A mixture of self-interest and uneasiness with a Fretilin-led government could well lead Australia to lower its profile in East Timor. Australia's interests dictate that it places high priority on putting its relationship with Indonesia back on course. For that reason, it has made it clear that it does not intend to maintain a military presence in East Timor once the UN PKF withdraws, preferring some kind of informal trilateral security arrangement that would include Indonesia.

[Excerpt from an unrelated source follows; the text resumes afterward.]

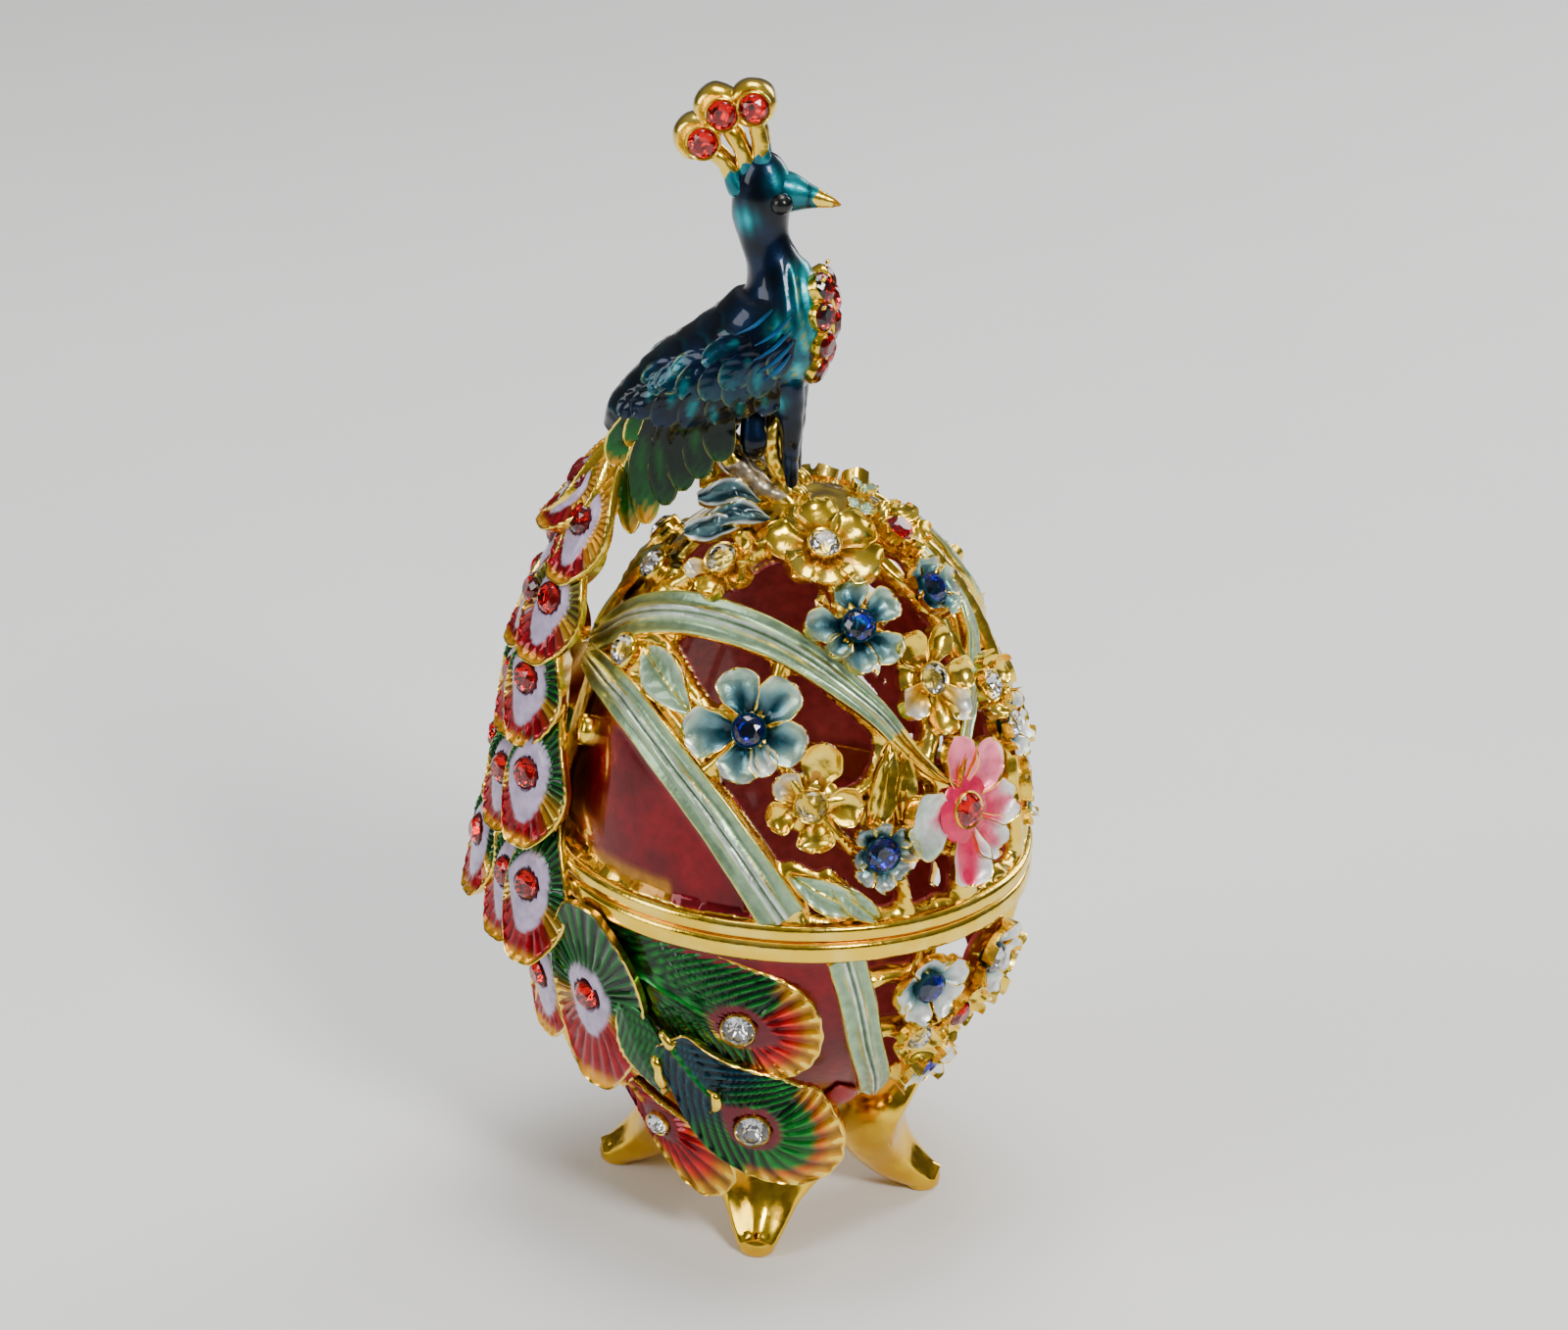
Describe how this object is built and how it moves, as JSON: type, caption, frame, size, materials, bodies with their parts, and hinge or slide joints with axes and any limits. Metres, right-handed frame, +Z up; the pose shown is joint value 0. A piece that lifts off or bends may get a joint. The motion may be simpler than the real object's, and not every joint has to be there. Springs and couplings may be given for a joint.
{
  "type": "jewelled egg trinket box",
  "caption": "Egg-shaped enamelled trinket box with a lift-off lid, a peacock standing on top, set stones and cabriole feet.",
  "frame": {"origin": "on the ground plane under the centre of the box's bounding box; the egg's axis is 4.2 mm towards +X from it", "axes": "+Z up along the egg's axis; +X the way the peacock looks, with its train falling down the -X side; +Y the box's left side"},
  "size_m": [0.0596, 0.05, 0.1179],
  "materials": {
    "gold_plate": "polished gold-plated casting with worn, grained recesses",
    "blue_enamel": "glossy dark blue to turquoise enamel over gold-plated metal",
    "green_enamel": "glossy green enamel over gold-plated metal with raised barbs",
    "clear_stone": "faceted clear glass stone with a foil back",
    "red_stone": "faceted red glass stone with a foil back",
    "blue_stone": "faceted deep blue glass stone with a foil back"
  },
  "bodies": {
    "root": {"bowl": "gold_plate", "foot_back": "gold_plate", "foot_front": "gold_plate", "foot_left": "gold_plate", "foot_right": "gold_plate", "lid": "gold_plate", "lower_train": "green_enamel", "peacock": "blue_enamel", "stone_bowl_gold": "clear_stone", "stone_bowl_low": "blue_stone", "stone_bowl_middle": "red_stone", "stone_bowl_pearl": "clear_stone", "stone_bowl_red": "red_stone", "stone_bowl_red_left": "red_stone", "stone_bowl_teal": "blue_stone", "stone_bowl_teal_left": "blue_stone", "stone_breast_gold": "clear_stone", "stone_breast_pearl": "clear_stone", "stone_crest_1": "red_stone", "stone_crest_2": "red_stone", "stone_crest_3": "red_stone", "stone_crown_gold": "clear_stone", "stone_crown_gold_left": "clear_stone", "stone_fan_high": "clear_stone", "stone_fan_low": "clear_stone", "stone_front_low": "clear_stone", "stone_front_teal": "blue_stone", "stone_great_eye": "red_stone", "stone_great_pink": "red_stone", "stone_great_pink_left": "red_stone", "stone_great_teal": "blue_stone", "stone_great_teal_left": "blue_stone", "stone_lower_mid": "red_stone", "stone_mid_high": "red_stone", "stone_mid_low": "red_stone", "stone_mid_seam": "red_stone", "stone_mid_top": "red_stone", "stone_mid_waist": "red_stone", "stone_middle_high": "red_stone", "stone_middle_low": "red_stone", "stone_middle_seam": "red_stone", "stone_middle_waist": "red_stone", "stone_right_high": "red_stone", "stone_right_low": "red_stone", "stone_right_seam": "red_stone", "stone_right_top": "red_stone", "stone_right_waist": "red_stone", "stone_shoulder_gold": "clear_stone", "stone_shoulder_gold_left": "clear_stone", "stone_side_gold": "clear_stone", "stone_small_teal": "blue_stone", "stone_top_gold": "red_stone", "stone_upper_teal": "blue_stone", "stone_upper_teal_left": "blue_stone", "stone_window_gold": "clear_stone", "stone_window_gold_left": "clear_stone", "upper_train": "green_enamel"}
  },
  "joints": []
}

A confrontation is already looming between Australia and the new government over the maritime boundaries between the two countries. East Timor is seeking to have the boundaries redrawn on the basis of the principle enshrined in the UN Convention on the Law of the Sea that sets the midpoint between two countries separated by less than 400 miles of sea as the recognised maritime boundary. It is estimated that bringing all of the 9.2trn cubic feet of gas reserves in the Greater Sunrise field and the already producing Laminaria/Corallina oil fields (all of these are operated by Woodside Petroleum of Australia) under East Timorese control would quadruple East Timor's oil and gas revenues. Australia rejects the median-point principle, and has said that it will not accept jurisdiction of the international court should East Timor try to bring a case.

Among the many international agreements to which East Timor has signed up since independence is the ASEAN Treaty of Amity and Co-operation. Although membership is still probably five years away and the sheer cost of full participation looks like being an obstacle to full participation, East Timor's security may well be best guaranteed by its gradual embedding in ASEAN. Several ASEAN countries, most prominently Thailand, the Philippines and Singapore, all of which have contributed troops to the UN PKF, are open to giving East Timor observer status. Ultimately, East Timor's external security will depend on such diplomatic arrangements rather than on explicit defence agreements.